▶ **Dataset excerpt**:

• • • • •

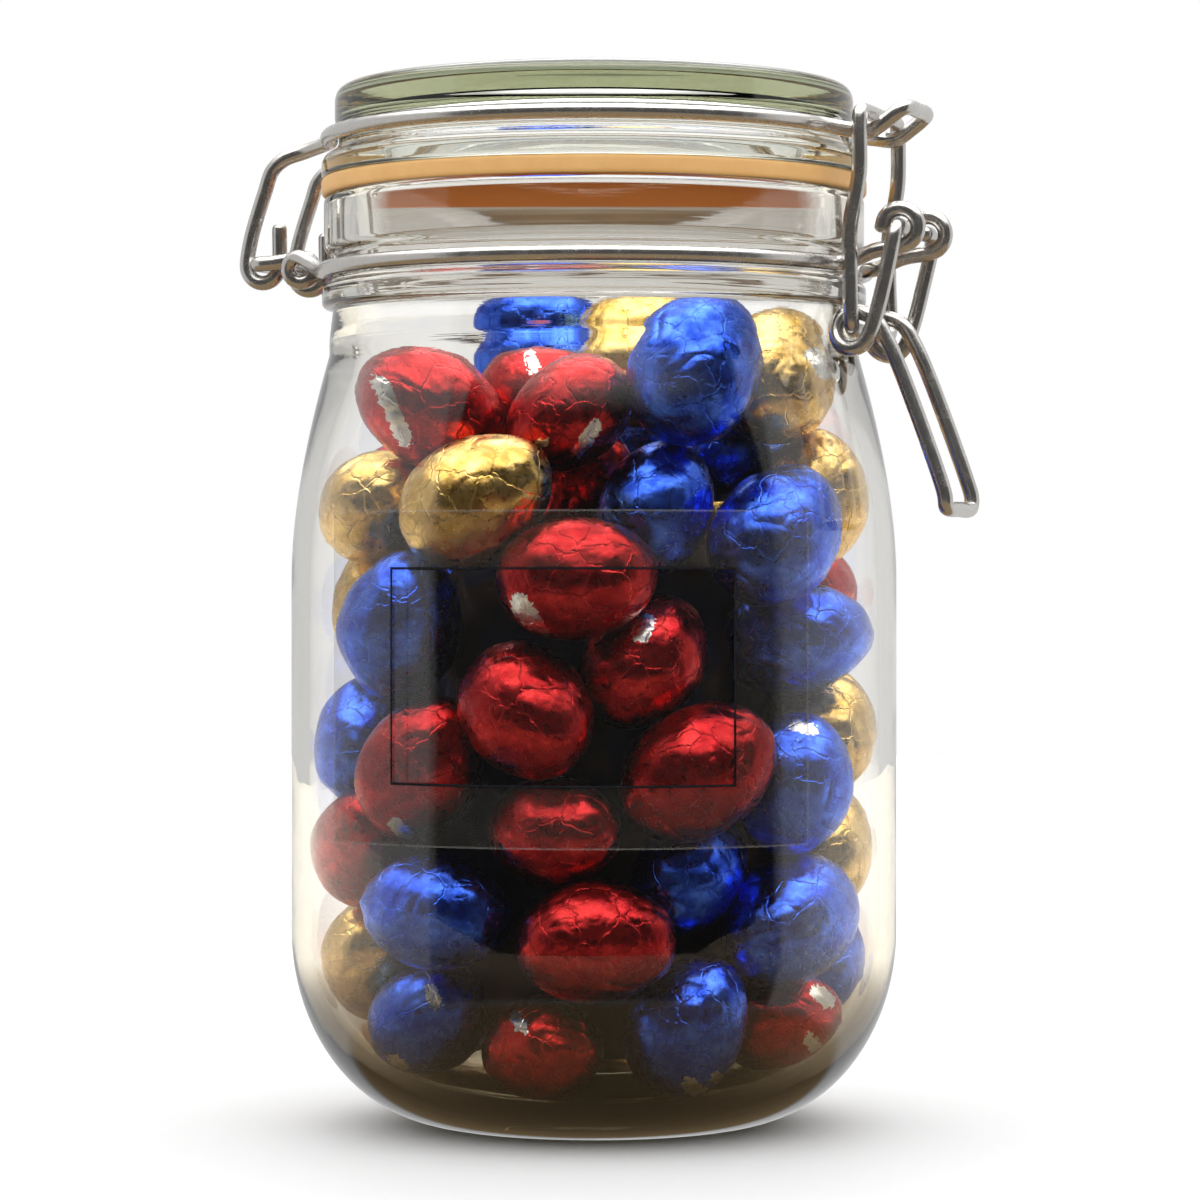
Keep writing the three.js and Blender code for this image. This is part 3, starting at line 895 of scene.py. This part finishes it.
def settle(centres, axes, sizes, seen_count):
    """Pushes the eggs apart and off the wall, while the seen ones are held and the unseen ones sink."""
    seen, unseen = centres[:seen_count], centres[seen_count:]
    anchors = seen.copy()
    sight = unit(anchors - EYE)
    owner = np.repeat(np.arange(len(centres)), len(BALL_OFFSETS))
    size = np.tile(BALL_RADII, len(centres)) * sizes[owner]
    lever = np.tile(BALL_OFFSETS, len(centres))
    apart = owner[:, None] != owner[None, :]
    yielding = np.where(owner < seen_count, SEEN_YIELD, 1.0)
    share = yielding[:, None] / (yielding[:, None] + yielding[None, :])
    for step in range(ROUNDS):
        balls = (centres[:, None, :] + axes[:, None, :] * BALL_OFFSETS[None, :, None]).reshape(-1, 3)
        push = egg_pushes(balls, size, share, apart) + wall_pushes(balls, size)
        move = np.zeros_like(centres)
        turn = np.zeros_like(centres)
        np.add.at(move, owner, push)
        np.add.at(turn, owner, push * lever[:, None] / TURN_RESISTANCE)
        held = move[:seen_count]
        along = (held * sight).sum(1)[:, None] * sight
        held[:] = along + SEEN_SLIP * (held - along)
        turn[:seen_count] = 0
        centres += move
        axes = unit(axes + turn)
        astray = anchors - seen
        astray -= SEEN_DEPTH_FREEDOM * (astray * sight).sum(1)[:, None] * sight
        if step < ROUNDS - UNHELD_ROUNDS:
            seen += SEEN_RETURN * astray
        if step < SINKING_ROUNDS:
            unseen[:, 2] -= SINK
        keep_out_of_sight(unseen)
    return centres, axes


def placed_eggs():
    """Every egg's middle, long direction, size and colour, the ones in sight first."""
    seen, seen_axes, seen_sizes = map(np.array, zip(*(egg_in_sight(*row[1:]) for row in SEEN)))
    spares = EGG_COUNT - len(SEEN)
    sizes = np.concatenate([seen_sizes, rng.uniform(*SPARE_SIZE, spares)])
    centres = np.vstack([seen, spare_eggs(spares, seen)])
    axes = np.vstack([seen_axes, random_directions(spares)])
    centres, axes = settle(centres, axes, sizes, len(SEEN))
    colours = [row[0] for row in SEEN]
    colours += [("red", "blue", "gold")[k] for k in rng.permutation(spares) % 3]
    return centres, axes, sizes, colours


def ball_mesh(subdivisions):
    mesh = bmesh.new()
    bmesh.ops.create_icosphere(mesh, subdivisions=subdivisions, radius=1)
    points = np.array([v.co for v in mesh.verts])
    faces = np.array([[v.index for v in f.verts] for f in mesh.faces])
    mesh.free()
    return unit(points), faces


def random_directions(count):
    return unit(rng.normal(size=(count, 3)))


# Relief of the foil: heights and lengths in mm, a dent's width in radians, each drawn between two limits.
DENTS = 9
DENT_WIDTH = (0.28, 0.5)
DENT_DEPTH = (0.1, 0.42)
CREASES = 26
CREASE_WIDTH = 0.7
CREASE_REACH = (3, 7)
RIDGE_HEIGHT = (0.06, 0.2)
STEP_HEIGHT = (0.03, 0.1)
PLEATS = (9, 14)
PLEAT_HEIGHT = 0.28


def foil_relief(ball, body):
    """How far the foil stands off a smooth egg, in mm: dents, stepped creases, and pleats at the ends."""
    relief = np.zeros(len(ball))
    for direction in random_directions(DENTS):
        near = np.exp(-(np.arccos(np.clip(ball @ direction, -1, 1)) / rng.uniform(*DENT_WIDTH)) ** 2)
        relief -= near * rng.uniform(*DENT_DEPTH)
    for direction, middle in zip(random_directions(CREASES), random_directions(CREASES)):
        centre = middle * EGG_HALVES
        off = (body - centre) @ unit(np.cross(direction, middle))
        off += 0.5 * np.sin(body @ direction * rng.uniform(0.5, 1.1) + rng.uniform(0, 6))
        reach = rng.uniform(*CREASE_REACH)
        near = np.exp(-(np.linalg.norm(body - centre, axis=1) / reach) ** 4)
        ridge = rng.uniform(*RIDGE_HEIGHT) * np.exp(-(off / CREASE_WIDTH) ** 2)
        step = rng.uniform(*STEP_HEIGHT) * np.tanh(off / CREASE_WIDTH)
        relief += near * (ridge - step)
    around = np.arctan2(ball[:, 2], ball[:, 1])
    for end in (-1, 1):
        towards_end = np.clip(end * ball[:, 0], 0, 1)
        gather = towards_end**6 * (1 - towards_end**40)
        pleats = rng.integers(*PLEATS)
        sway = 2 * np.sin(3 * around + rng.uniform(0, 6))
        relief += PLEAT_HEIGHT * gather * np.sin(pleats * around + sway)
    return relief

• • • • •

Write the data back out verbatim.

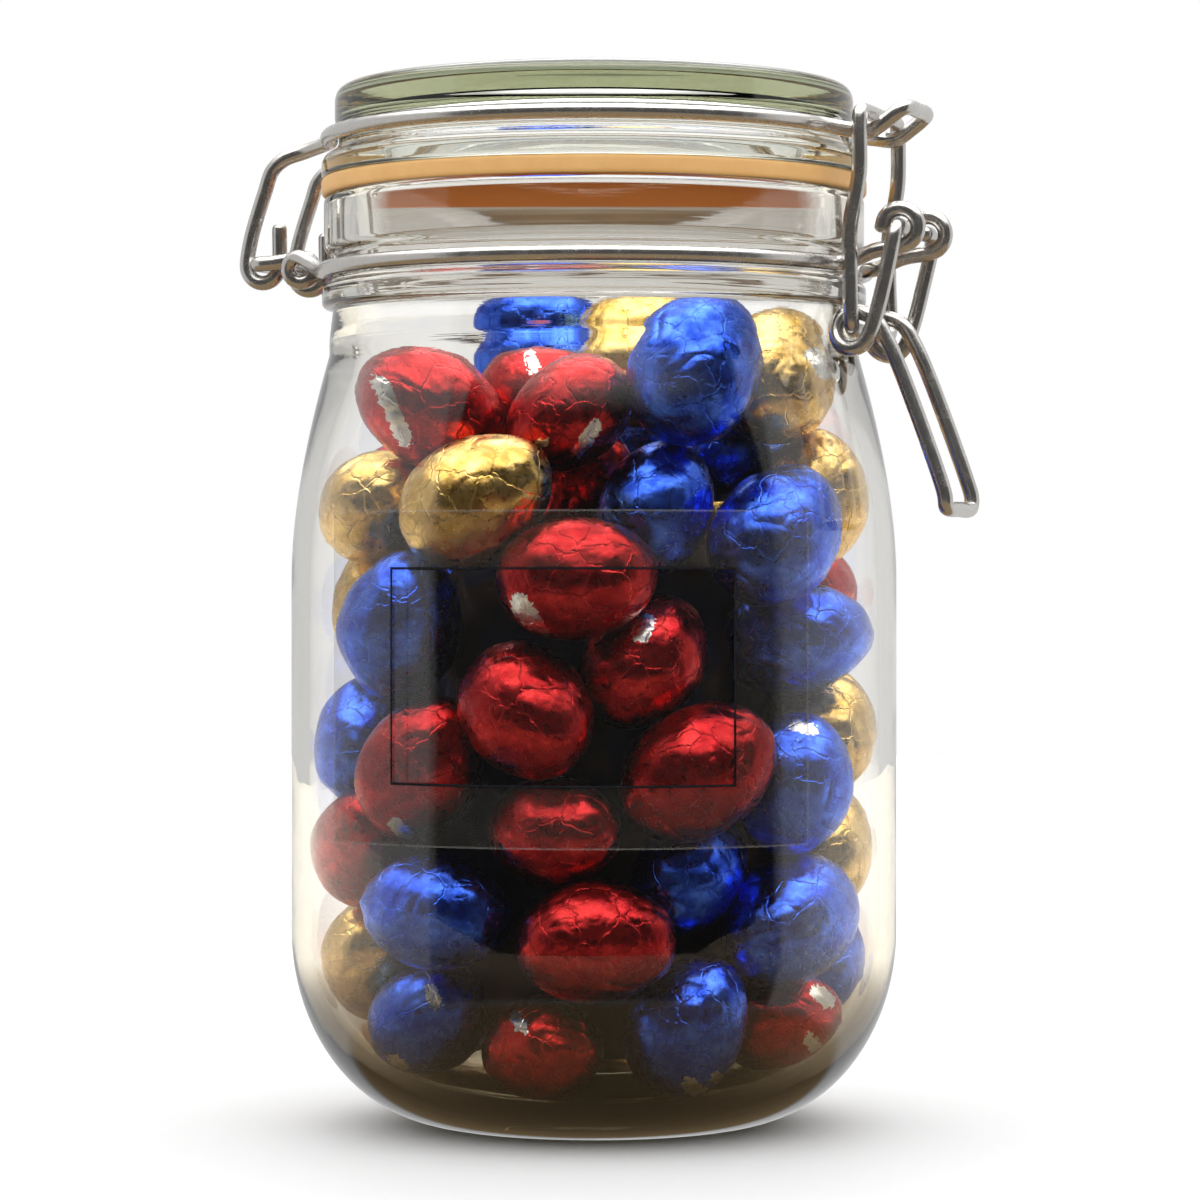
Keep writing the three.js and Blender code for this image. This is part 3, starting at line 895 of scene.py. This part finishes it.
def settle(centres, axes, sizes, seen_count):
    """Pushes the eggs apart and off the wall, while the seen ones are held and the unseen ones sink."""
    seen, unseen = centres[:seen_count], centres[seen_count:]
    anchors = seen.copy()
    sight = unit(anchors - EYE)
    owner = np.repeat(np.arange(len(centres)), len(BALL_OFFSETS))
    size = np.tile(BALL_RADII, len(centres)) * sizes[owner]
    lever = np.tile(BALL_OFFSETS, len(centres))
    apart = owner[:, None] != owner[None, :]
    yielding = np.where(owner < seen_count, SEEN_YIELD, 1.0)
    share = yielding[:, None] / (yielding[:, None] + yielding[None, :])
    for step in range(ROUNDS):
        balls = (centres[:, None, :] + axes[:, None, :] * BALL_OFFSETS[None, :, None]).reshape(-1, 3)
        push = egg_pushes(balls, size, share, apart) + wall_pushes(balls, size)
        move = np.zeros_like(centres)
        turn = np.zeros_like(centres)
        np.add.at(move, owner, push)
        np.add.at(turn, owner, push * lever[:, None] / TURN_RESISTANCE)
        held = move[:seen_count]
        along = (held * sight).sum(1)[:, None] * sight
        held[:] = along + SEEN_SLIP * (held - along)
        turn[:seen_count] = 0
        centres += move
        axes = unit(axes + turn)
        astray = anchors - seen
        astray -= SEEN_DEPTH_FREEDOM * (astray * sight).sum(1)[:, None] * sight
        if step < ROUNDS - UNHELD_ROUNDS:
            seen += SEEN_RETURN * astray
        if step < SINKING_ROUNDS:
            unseen[:, 2] -= SINK
        keep_out_of_sight(unseen)
    return centres, axes


def placed_eggs():
    """Every egg's middle, long direction, size and colour, the ones in sight first."""
    seen, seen_axes, seen_sizes = map(np.array, zip(*(egg_in_sight(*row[1:]) for row in SEEN)))
    spares = EGG_COUNT - len(SEEN)
    sizes = np.concatenate([seen_sizes, rng.uniform(*SPARE_SIZE, spares)])
    centres = np.vstack([seen, spare_eggs(spares, seen)])
    axes = np.vstack([seen_axes, random_directions(spares)])
    centres, axes = settle(centres, axes, sizes, len(SEEN))
    colours = [row[0] for row in SEEN]
    colours += [("red", "blue", "gold")[k] for k in rng.permutation(spares) % 3]
    return centres, axes, sizes, colours


def ball_mesh(subdivisions):
    mesh = bmesh.new()
    bmesh.ops.create_icosphere(mesh, subdivisions=subdivisions, radius=1)
    points = np.array([v.co for v in mesh.verts])
    faces = np.array([[v.index for v in f.verts] for f in mesh.faces])
    mesh.free()
    return unit(points), faces


def random_directions(count):
    return unit(rng.normal(size=(count, 3)))


# Relief of the foil: heights and lengths in mm, a dent's width in radians, each drawn between two limits.
DENTS = 9
DENT_WIDTH = (0.28, 0.5)
DENT_DEPTH = (0.1, 0.42)
CREASES = 26
CREASE_WIDTH = 0.7
CREASE_REACH = (3, 7)
RIDGE_HEIGHT = (0.06, 0.2)
STEP_HEIGHT = (0.03, 0.1)
PLEATS = (9, 14)
PLEAT_HEIGHT = 0.28


def foil_relief(ball, body):
    """How far the foil stands off a smooth egg, in mm: dents, stepped creases, and pleats at the ends."""
    relief = np.zeros(len(ball))
    for direction in random_directions(DENTS):
        near = np.exp(-(np.arccos(np.clip(ball @ direction, -1, 1)) / rng.uniform(*DENT_WIDTH)) ** 2)
        relief -= near * rng.uniform(*DENT_DEPTH)
    for direction, middle in zip(random_directions(CREASES), random_directions(CREASES)):
        centre = middle * EGG_HALVES
        off = (body - centre) @ unit(np.cross(direction, middle))
        off += 0.5 * np.sin(body @ direction * rng.uniform(0.5, 1.1) + rng.uniform(0, 6))
        reach = rng.uniform(*CREASE_REACH)
        near = np.exp(-(np.linalg.norm(body - centre, axis=1) / reach) ** 4)
        ridge = rng.uniform(*RIDGE_HEIGHT) * np.exp(-(off / CREASE_WIDTH) ** 2)
        step = rng.uniform(*STEP_HEIGHT) * np.tanh(off / CREASE_WIDTH)
        relief += near * (ridge - step)
    around = np.arctan2(ball[:, 2], ball[:, 1])
    for end in (-1, 1):
        towards_end = np.clip(end * ball[:, 0], 0, 1)
        gather = towards_end**6 * (1 - towards_end**40)
        pleats = rng.integers(*PLEATS)
        sway = 2 * np.sin(3 * around + rng.uniform(0, 6))
        relief += PLEAT_HEIGHT * gather * np.sin(pleats * around + sway)
    return relief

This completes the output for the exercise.